Aditya Gautam [00:29:47]: Sorry. And yeah if you want to get in touch like I would love to connect with more folks from this meeting.
Demetrios [00:29:55]: Dude, so awesome. I've Got one quick question for you because I've been doing a really bad job at keeping time and got to keep it moving quick. Have you seen and if so how both LLMs and traditional ML recommender systems being used together? Because I know maybe you have the LLM that is more powerful and can help with cold starts but then traditional ML recommender systems can be more useful and not fall over for some of those reasons that you mentioned in the talk.

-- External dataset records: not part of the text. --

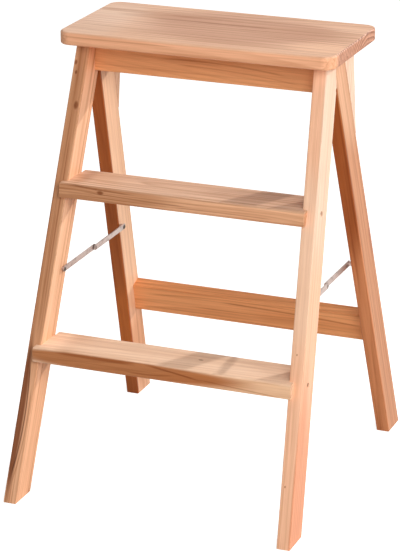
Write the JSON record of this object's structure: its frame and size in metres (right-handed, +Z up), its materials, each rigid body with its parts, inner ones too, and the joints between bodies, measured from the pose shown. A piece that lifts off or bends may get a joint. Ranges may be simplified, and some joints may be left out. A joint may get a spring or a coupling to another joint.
{
  "type": "folding step stool chair",
  "caption": "Wooden A-frame folding step stool: a flat seat board on a front frame with treads, hinged to a rear frame and held open by folding metal stays.",
  "frame": {"origin": "on the floor, at the middle of the footprint of the opened stool", "axes": "+Z up, -Y is the front where the treads are, X runs along the hinge line"},
  "size_m": [0.435, 0.5004, 0.65],
  "materials": {
    "seat_wood": "satin clear lacquer on pine",
    "tread_wood": "satin clear lacquer on pine",
    "front_leg_wood": "satin clear lacquer on pine",
    "rear_leg_wood": "satin clear lacquer on pine",
    "rail_wood": "satin clear lacquer on pine",
    "block_wood": "satin clear lacquer on pine",
    "dowel_wood": "plain beech",
    "screw_steel": "dark zinc",
    "hinge_steel": "dull zinc",
    "stay_steel": "satin",
    "rivet_steel": "satin"
  },
  "bodies": {
    "front_frame": {"seat_board": "seat_wood", "front_apron": "rail_wood", "mid_tread": "tread_wood", "lower_tread": "tread_wood", "front_leg_left": "front_leg_wood", "front_leg_right": "front_leg_wood", "seat_dowels": "dowel_wood", "apron_dowels": "dowel_wood", "tread_screws": "screw_steel", "hinge_leaf_front_left": "hinge_steel", "hinge_leaf_front_right": "hinge_steel", "hinge_pin_left": "hinge_steel", "hinge_pin_right": "hinge_steel", "hinge_screws_front": "screw_steel", "stay_screws_front": "screw_steel", "stay_spacer_front_left": "stay_steel", "stay_spacer_front_right": "stay_steel"},
    "rear_frame": {"rear_leg_left": "rear_leg_wood", "rear_leg_right": "rear_leg_wood", "rear_head_block_left": "block_wood", "rear_head_block_right": "block_wood", "rear_top_rail": "rail_wood", "rear_stretcher": "rail_wood", "stretcher_dowels": "dowel_wood", "rail_dowels": "dowel_wood", "hinge_leaf_rear_left": "hinge_steel", "hinge_leaf_rear_right": "hinge_steel", "hinge_screws_rear": "screw_steel", "stay_screws_rear": "screw_steel", "stay_spacer_rear_left": "stay_steel", "stay_spacer_rear_right": "stay_steel"},
    "stay_front_left": {"stay_link_front_left": "stay_steel", "stay_rivet_front_left": "rivet_steel"},
    "stay_rear_left": {"stay_link_rear_left": "stay_steel", "stay_rivet_rear_left": "rivet_steel"},
    "stay_front_right": {"stay_link_front_right": "stay_steel", "stay_rivet_front_right": "rivet_steel"},
    "stay_rear_right": {"stay_link_rear_right": "stay_steel", "stay_rivet_rear_right": "rivet_steel"}
  },
  "joints": [
    {"name": "frame_fold", "type": "hinge", "parent": "front_frame", "child": "rear_frame", "pos_m": [0, 0, 0.5866], "axis": [-1, 0, 0], "range_deg": [0, 37]},
    {"name": "stay_front_fold_left", "type": "hinge", "parent": "front_frame", "child": "stay_front_left", "pos_m": [-0.18286, -0.10856, 0.313], "axis": [0.9988, 0, -0.048], "range_deg": [0, 71.15]},
    {"name": "stay_rear_fold_left", "type": "hinge", "parent": "rear_frame", "child": "stay_rear_left", "pos_m": [-0.18286, 0.10006, 0.313], "axis": [-0.9988, 0, 0.048], "range_deg": [0, 58.44]},
    {"name": "stay_front_fold_right", "type": "hinge", "parent": "front_frame", "child": "stay_front_right", "pos_m": [0.18359, -0.10367, 0.298], "axis": [0.9988, 0, 0.048], "range_deg": [0, 65.58]},
    {"name": "stay_rear_fold_right", "type": "hinge", "parent": "rear_frame", "child": "stay_rear_right", "pos_m": [0.18359, 0.10517, 0.298], "axis": [-0.9988, 0, -0.048], "range_deg": [0, 69.24]}
  ],
  "couplings": [
    {"joint": "stay_front_fold_left", "follows": "frame_fold", "ratio": 1.9229},
    {"joint": "stay_rear_fold_left", "follows": "frame_fold", "ratio": 1.5794},
    {"joint": "stay_front_fold_right", "follows": "frame_fold", "ratio": 1.7723},
    {"joint": "stay_rear_fold_right", "follows": "frame_fold", "ratio": 1.8712}
  ]
}
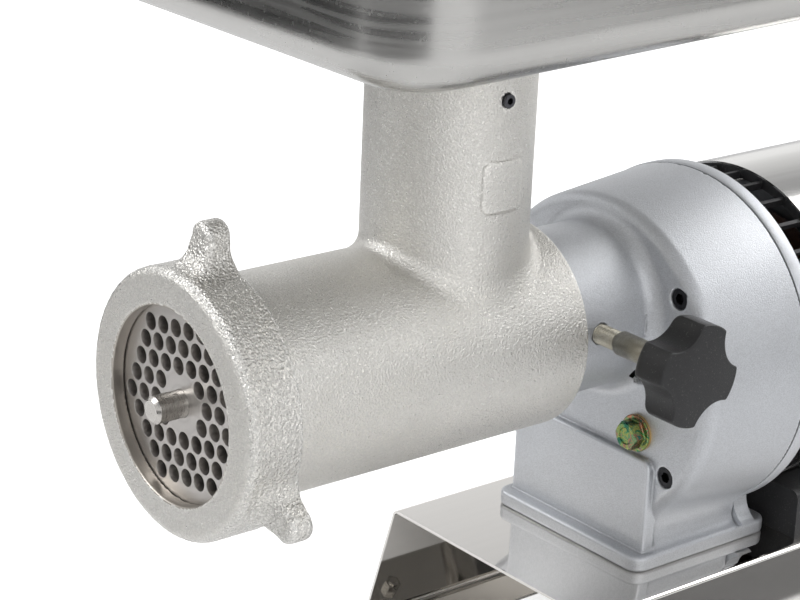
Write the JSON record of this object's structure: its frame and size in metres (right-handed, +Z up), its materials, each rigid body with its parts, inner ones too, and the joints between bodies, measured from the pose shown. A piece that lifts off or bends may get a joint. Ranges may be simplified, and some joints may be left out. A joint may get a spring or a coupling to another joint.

Aditya Gautam [00:30:30]: Yeah, so I think so how the space is moving is basically like right now LLMs are taking more of that like ranking stage. Like that's focusing a lot on that. But when it comes to the retrieval there still is not like let's you have a millions of billions of content right right now even to store or even to retrieve those content. LNs cannot do in a contest. We can just say that okay, there are billions items. Can you give as a. You are a retriever. Can you give top hundred cons? That's not going to work.
Aditya Gautam [00:31:02]: Retrieval is one phase or I would say an area in the recommendation system where a traditional system would still have a lot of value. The embeddings that would be coming from the content recommendation, the clustering, how you figure out similar items or user user similarities, those would still be sought by traditional systems. Like LLM can be used as an embedding systems. But those aspect is something which is like I would say I haven't seen a lot of like research or kind of like a replacement that is happening on that area but there is this new paradigm coming out where you see that oh, these are the content retrieved by traditional recommendation systems. Now please tell me more about it. Rather than going in a discriminative way of like oh this is the cosine similarity. Let's find like the click through and all those objectives.
Demetrios [00:31:48]: So excellent man. Yeah, it's a fascinating field to think about how like the retrieval doesn't really work at least at this point. So you almost have to like hack it in a way and figure out other ways that you can make it work. So yeah, there. There's a few questions coming through in the chat and a lot of folks are asking about the resources slide. Can we drop that into the chat? Or maybe if you want to just drop the links in here then I can port it over to the chat also in the interest of time though, I'm gonna get you out of here and thank you. Good old Paco on but dude, thank you. This is such a fascinating topic for me.
Demetrios [00:32:39]: I. I really appreciate you going deep on it.